La démarche prescrite – suivre la même stratégie que les autres pays occidentaux, continuer à ne participer qu’en tant qu’observateur – est terriblement décevante par son peu d’engagement. La Suisse ne se positionne pas en fonction de ses obligations de droit international, mais d’un confort politique. La position de fond semble obsolète, limitée thématiquement et favorable à l’économie au lieu d’être en accord avec le droit international. Il n’y a pas un mot sur les intérêts des personnes affectées par des atteintes à leurs droits humains, seuls les « intérêts de notre pays » comptent.

Mi-mars, le groupe de travail « Entreprises transnationales et droits humains », co-coordonné par FIAN Suisse, a publié son document de base actualisé intitulé « Die Zeit für globale verbindliche Konzernverantwortung ist gekommen. Der nationale und internationale Rahmen, der UN-Treaty und das weitere Vorgehen für die Schweiz ». Les mises à jour concernaient notamment la 7e session de négociations, l’échec de la demande de mandat de négociation de l’administration fédérale et la publication du projet de directive de l’UE sur la gestion durable des entreprises.

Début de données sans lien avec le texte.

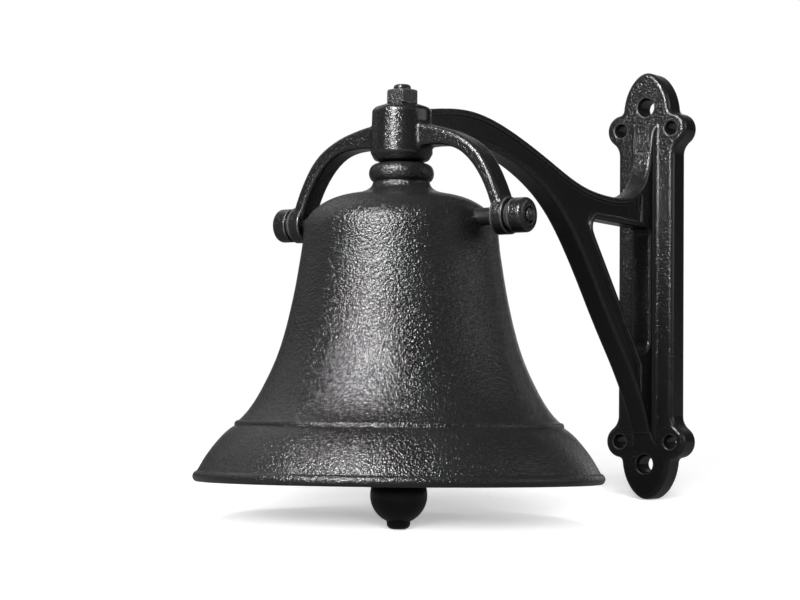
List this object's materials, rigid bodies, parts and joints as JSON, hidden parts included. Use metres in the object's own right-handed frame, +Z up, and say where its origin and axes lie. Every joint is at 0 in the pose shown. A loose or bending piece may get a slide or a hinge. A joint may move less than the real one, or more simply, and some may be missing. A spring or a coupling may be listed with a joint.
{
  "type": "dinner bell",
  "caption": "Wall-hung dinner bell on a cast bracket with an arched yoke, swinging clapper and shaped screw plate, painted black",
  "frame": {"origin": "middle of the wall plate's back face", "axes": "+X away from the wall, +Y along the wall, +Z up"},
  "size_m": [0.3578, 0.1996, 0.2521],
  "materials": {
    "casting": "satin black coat with a fine grain",
    "bell_coat": "satin black coat with a fine grain",
    "dark_steel": "black plated and coated steel",
    "clapper_black": "smooth satin black"
  },
  "bodies": {
    "bracket": {"wall_bracket": "casting", "bell": "bell_coat", "crown_bolt": "dark_steel", "crown_nut": "dark_steel", "crown_washer": "dark_steel", "crown_lock_nut": "dark_steel", "side_pin_near": "dark_steel", "side_pin_far": "dark_steel", "side_washer_near": "dark_steel", "side_washer_far": "dark_steel", "side_cap_near": "casting", "side_cap_far": "casting"},
    "clapper": {"clapper_rod": "clapper_black", "clapper_pin": "dark_steel", "clapper_ball": "clapper_black"}
  },
  "joints": [
    {"name": "clapper_swing", "type": "hinge", "parent": "bracket", "child": "clapper", "pos_m": [0.258, 0, 0.0038], "axis": [0, 1, 0], "range_deg": [-33.1, 33.1]}
  ]
}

Fin mars, le groupe de travail « Entreprises transnationales et droits humains » a organisé un échange avec des parlementaires concernant le soutien de la convention par le Parlement.

Le 5 avril, la Commission de politique extérieure du Conseil national s’est penchée attentivement sur la convention ; elle a entendu des experts et discuté, avec des représentant·es des milieux scientifiques et économiques ainsi que de l’administration, de l’état d’avancement des travaux, du rôle de la Suisse et des répercussions potentielles de cette convention sur l’économie (voir communiqué de presse). Il est incompréhensible qu’aucun·e représentant·e de la société civile n’ait été invité·e à l’audition. La proposition d’envoyer une lettre de la commission au Conseil fédéral pour lui demander d’octroyer un mandat de négociation a malheureusement été rejetée par la voix prépondérante du président.